The true corporate name of the insurance carrier is OLD REPUBLIC INSURANCE COMPANY and the name and address of its registered agent for service of process is
PRENTICE-HALL CORPORATION SYSTEM, INC.
800 BRAZOS
AUSTIN, TEXAS 78701.
Judy L. S. Barnes – Appeals Judge
CONCUR:
Philip F. O’Neill – Appeals Judge
DISSENTING OPINION:
I respectfully dissent. The issues in this case included whether the claimant sustained a compensable repetitive trauma injury and “Has the Carrier waived the right to contest compensability of the claimed injury by not timely contesting the injury in accordance with Texas Labor Code Section 409.021?” The hearing officer determined:
CONCLUSIONS OF LAW
2.Claimant sustained a repetitive trauma injury as same is defined in the Act, but Claimant did not sustain a compensable repetitive trauma injury, because the Carrier is relieved from liability under Texas Labor Code Sections 409.002 and 409.001.
4.The Carrier has not waived the right to contest compensability of the claimed injury, because the Carrier did timely contest the injury in accordance with Texas Labor Code Section 409.021.
Regarding the waiver issue, the hearing officer, in the discussion portion of his decision, commented:
The Carrier received its first notice of the claimed injury no earlier than January 16, 2002 and filed its [Payment of Compensation or Notice of Refused/Disputed Claim] TWCC-21 disputing compensability on February 11, 2002. This is arguably a situation to which the case of Continental Casualty Company v. Downs, No. 00-1309 in the Texas Supreme Court, applies. However, Advisory 2002-08 made it clear that the [Texas Workers’ Compensation] Commission is not yet following Downs. Since the TWCC-21 was certainly filed within 60 days of the first notice to the Carrier, there is no Carrier waiver.
Fairly clearly, the hearing officer considered Downs but applied TWCC Advisory 2002-08.
On August 30, 2002, the Texas Supreme Court denied the carrier’s motion for rehearing in Downs. In Advisory 2002-15, the Commission advised that “the Downs decision, and the requirement to adhere to a 7 day ‘pay or dispute’ provision is now final. All previous Advisories issued by the Commission regarding this issue are superceded by this advisory and the Supreme Court decision.”
The claimant in this case clearly appeals the fact that he “sustained a compensable injury.” Equally clearly the hearing officer determined that the claimant had sustained a repetitive trauma injury and the sole reason that the hearing officer decided compensability against the claimant was because the claimant failed to give timely notice to the employer under Section 409.001. The hearing officer also made clear, at least to me, that the carrier had not timely contested compensability but that since Downs was not final he was required to apply Advisory 2002-08. Downs has now become final and TWCC Advisory 2002-08 has been superceded by Advisory 2002-15 applying Downs.

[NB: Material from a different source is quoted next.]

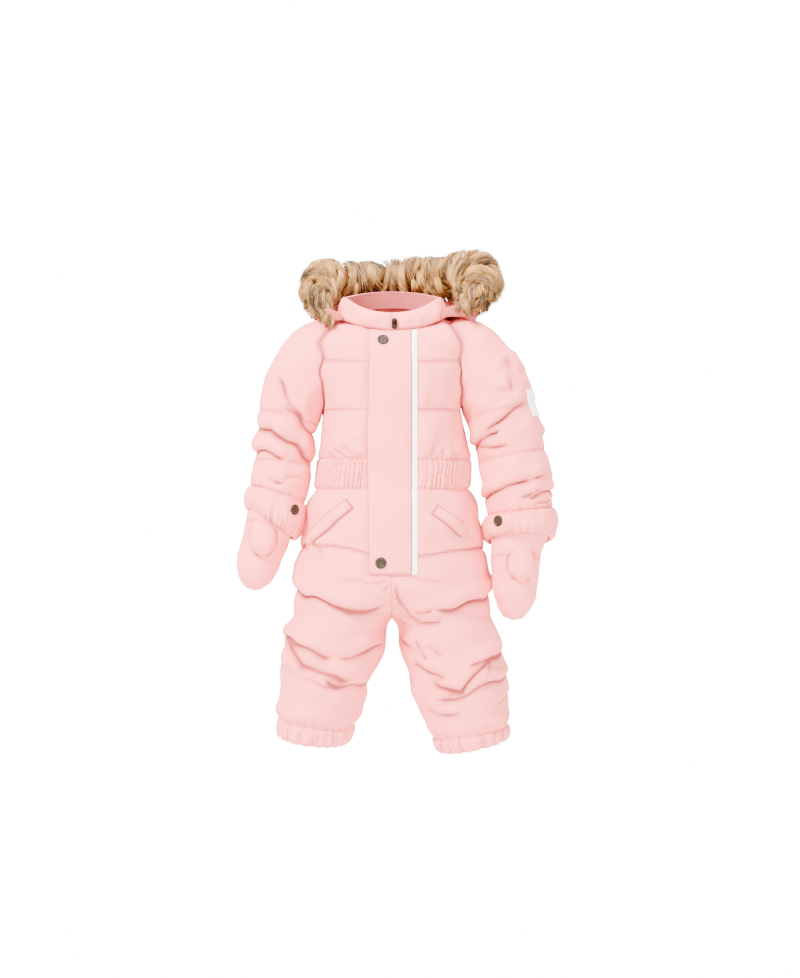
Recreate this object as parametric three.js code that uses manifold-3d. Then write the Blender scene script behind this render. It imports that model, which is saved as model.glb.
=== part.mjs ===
// Padded baby snowsuit, filled out as it is when worn.
// Millimetres. X points to the wearer's left, Y to the back and Z up.
// The origin is the middle of the neck's base, where the shoulders carry the suit.

import * as THREE from 'three';
import { mergeVertices } from 'three/addons/utils/BufferGeometryUtils.js';
import Module from 'manifold-3d';

const wasm = await Module();
wasm.setup();

// Driving sizes
const SEAM_GAP = 0.3;
const CRUMB = 0.02;
const CLOTH = 2.6;
const THUMB_CLOTH = 2;
const COLLAR_CLOTH = 4;
const HOOD_CLOTH = 3;
const TORSO_ROUNDNESS = 0.88;
const LEG_ROUNDNESS = 0.94;

const NECK_DROP = 8;
const WAIST_TOP = 177;
const WAIST_BOTTOM = 215;
const LEVEL_FROM = 112;
const CROTCH_DROP = 384;
const CROTCH_REACH = 12;
const QUILT_DROPS = [NECK_DROP, 17, 50, 112, WAIST_TOP];
const QUILT_RISES = [1, 3.5, 5.5, 6];
const DEEPEST_FOLD = 6;

// Radii that turn a seam's gap into an angle
const TORSO_RADIUS = 95;
const COLLAR_RADIUS = 60;

const PLACKET = {
  left: -30, right: 25.5, top: 10.5, bottom: 327, lift: 1.1, cloth: 2.2, margin: 6, fade: 10,
};
const STRIPE = { left: 26, right: 33, lift: 1.1, cloth: 1.1 };
const WAIST_GATHERS = { count: 56, rise: 1.4, swell: 3 };
const LEG_CUFF_GATHERS = { count: 22, rise: 2.2, swell: 2.5 };
const SLEEVE_CUFF_GATHERS = { count: 18, rise: 2.4, swell: 4 };
const SNAP = { radius: 7.5, height: 2.4, rim: 0.9, bodyLift: 0.45, cuffLift: 0.2 };

const RIGHT = -1;
const LEFT = 1;
const TURN = 2 * Math.PI;
const QUARTER = Math.PI / 2;

// Colours, roughness and metalness
const FINISHES = {
  cloth: { color: 0xf3cfcd, roughness: 0.85, metalness: 0 },
  band: { color: 0xeec6c5, roughness: 0.85, metalness: 0 },
  hood: { color: 0xe0b3b4, roughness: 0.88, metalness: 0 },
  stripe: { color: 0xe6e6ea, roughness: 0.35, metalness: 0 },
  fur: { color: 0xb79a78, roughness: 1, metalness: 0 },
  snap: { color: 0x4d4436, roughness: 0.4, metalness: 0.9 },
  zip: { color: 0x4a3a34, roughness: 0.5, metalness: 0.6 },
  label: { color: 0xf4f2f0, roughness: 0.8, metalness: 0 },
};

// Torso rings: drop is the depth below the neck at the front, sideZ and backZ the ring's heights there
const TORSO = [
  { drop: 8, sideZ: 8, backZ: 24, centre: 0, half: 70, front: 56, back: 60 },
  { drop: 17, sideZ: -2, backZ: 12, centre: 0, half: 94, front: 65, back: 70 },
  { drop: 30, sideZ: -20, backZ: -8, centre: 0, half: 109, front: 73, back: 78 },
  { drop: 50, sideZ: -46, backZ: -40, centre: 0, half: 110, front: 79, back: 83 },
  { drop: 80, sideZ: -79, backZ: -77, centre: 0, half: 99, front: 81, back: 85 },
  { drop: 112, sideZ: -112, backZ: -112, centre: 0, half: 92, front: 81, back: 84 },
  { drop: 145, sideZ: -145, backZ: -145, centre: 2, half: 92, front: 82, back: 84 },
  { drop: 177, sideZ: -177, backZ: -177, centre: 3, half: 99, front: 80, back: 81 },
  { drop: 196, sideZ: -196, backZ: -196, centre: 2, half: 98, front: 79, back: 80 },
  { drop: 215, sideZ: -215, backZ: -215, centre: 0, half: 101, front: 81, back: 82 },
];

// Trouser rings of one side: centre is the leg's distance from the middle of the suit
const HIPS = [
  { drop: 215, centre: 0, half: 101, front: 81, back: 82, y: 0 },
  { drop: 232, centre: 0, half: 109, front: 88, back: 90, y: 0 },
  { drop: 260, centre: 0, half: 114, front: 92, back: 98, y: 0 },
  { drop: 290, centre: 0, half: 119, front: 92, back: 103, y: 0 },
  { drop: 325, centre: 8, half: 116, front: 91, back: 103, y: 0 },
  { drop: 350, centre: 29, half: 98, front: 88, back: 98, y: 0 },
  { drop: 368, centre: 48, half: 79.5, front: 84, back: 92, y: 0 },
  { drop: 378, centre: 59, half: 69.5, front: 81, back: 87, y: 0 },
  { drop: 384, centre: 65, half: 65, front: 79, back: 84, y: 0 },
];
const LEGS = {
  [RIGHT]: [
    ...HIPS,
    { drop: 403, centre: 74, half: 67, front: 76, back: 79, y: 0 },
    { drop: 424, centre: 76, half: 67.5, front: 72, back: 73, y: 0 },
    { drop: 445, centre: 82, half: 65, front: 68, back: 70, y: 0 },
    { drop: 466, centre: 89, half: 59.5, front: 66, back: 67, y: 0 },
    { drop: 487, centre: 91, half: 57.5, front: 62, back: 65, y: 1 },
    { drop: 508, centre: 95, half: 54, front: 58, back: 61, y: 2 },
    { drop: 524, centre: 99, half: 50, front: 53, back: 56, y: 3 },
    { drop: 547, centre: 103.5, half: 46, front: 48, back: 51, y: 4 },
  ],
  [LEFT]: [
    ...HIPS,
    { drop: 403, centre: 74, half: 66, front: 76, back: 79, y: 0 },
    { drop: 424, centre: 77, half: 67.5, front: 73, back: 73, y: 0 },
    { drop: 445, centre: 83, half: 67, front: 70, back: 70, y: 0 },
    { drop: 466, centre: 88.5, half: 65, front: 68, back: 67, y: 0 },
    { drop: 487, centre: 91, half: 62, front: 65, back: 65, y: -1 },
    { drop: 508, centre: 95, half: 58, front: 61, back: 61, y: -2 },
    { drop: 537, centre: 102, half: 50, front: 53, back: 54, y: -3 },
    { drop: 555, centre: 105, half: 45, front: 48, back: 49, y: -4 },
  ],
};
const LEG_CUFF_DROPS = { [RIGHT]: [524, 547], [LEFT]: [537, 555] };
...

It appears somewhat disingenuous to me to say that because the claimant did not specifically mention Downs that his appeal failed when the hearing officer made clear in his discussion that he would have applied Downs except for Advisory 2002-08, which has since been superceded. I would have liberally construed the claimant’s appeal of compensability, applied Downs, and reversed the hearing officer’s decision and rendered a new decision that the carrier had not complied with the requirements of Section 409.021(a) by either agreeing to initiate benefits or filing a notice of refusal and thereby lost its right to contest compensability, which includes its rights to assert a defense under 409.002 based upon the claimant’s failure to give timely notice of his injury to his employer. See Texas Workers’ Compensation Commission Appeal No. 022027-s, decided September 30, 2002. When the Appeals Panel sees an incorrect application of the law, I believe that we have an obligation, if not a legal duty, to correct such legal error. The fact that the request for review does not specifically appeal the incorrect conclusion of law should not govern our application of the law. Ombudsman might wish to advise unrepresented claimants, in the future, to add a sentence to any appeal, appealing any and all other matters adverse to the claimant’s interest.